Open today 11–18

Archive collection

The museum’s archive collection is a repository mainly for 20th century materials, although some rarities such as drawings of the Knighthood House on Toompea Hill (Georg Winterhalter, 1848) add value to the collection as well. The piece de resistance of the collection is the entries submitted in an international competition held for the German Theatre in Tallinn (1906) and designs for the façade décor and interior of the Estonia Theatre and Concert Hall (Armas Lindgren, Wivi Lönn, 1911–1912). The general plan for Greater Tallinn (Eliel Saarinen, 1913), which was deposited at the museum by the Tallinn City Government, is from the same time period.

Materials from the 1920s and 1930s are best represented in the archive collection. Besides plans for cities and towns, the collection includes blueprints for administrative, business and bank buildings, schools, community centres and residential buildings. There is abundant graphic material on the Parliament building on Toompea Hill (Herbert Johanson, Eugen Habermann, 1920–1922) and the Office of the Estonian President (Alari Kotli, 1937).

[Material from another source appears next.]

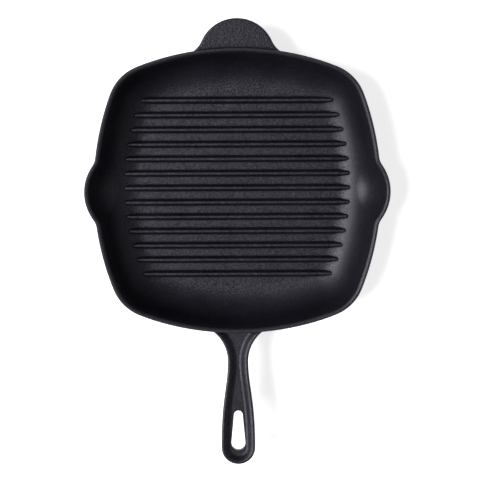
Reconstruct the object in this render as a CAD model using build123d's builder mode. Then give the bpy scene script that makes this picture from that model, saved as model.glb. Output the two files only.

The collection also has general plans of post-war raion centres and workers’ settlements, and grand watercolour perspectives of new Neoclassical-style city squares that were originally found in the former Estonian SSR Architecture Administration archive. Numerous comprehensive planning projects from the 1960s and 1970s can also be found, along with the designs for several top buildings at the time – the Flower Pavilion (Valve Pormeister, 1958), the Estonian Communist Party Central Committee building (Mart Port, Uno Tölpus, Olga Kontšajeva, 1964–1968), and the Viru Hotel (Henno Sepmann, Mart Port, 1964–1972).

Projects from the last two decades of the 20th century are dominated by competition entries, including the Süda Street Quarter in Tallinn (1989) and the Art Museum of Estonia (1994). 

The newest architecture is mainly represented by prize-winning works from architecture competitions.

A noteworthy share of the archive collection is made up by the personal fonds of architects, containing a great variety of material: student period works, later projects and sketches, drawings, photographs, manuscripts, letters, personal documents and, in some cases, physical objects.

In the early 1990s, Estonian architects began transitioning to digital design, and thus the archive collection contains a growing share of files originally created in digital form.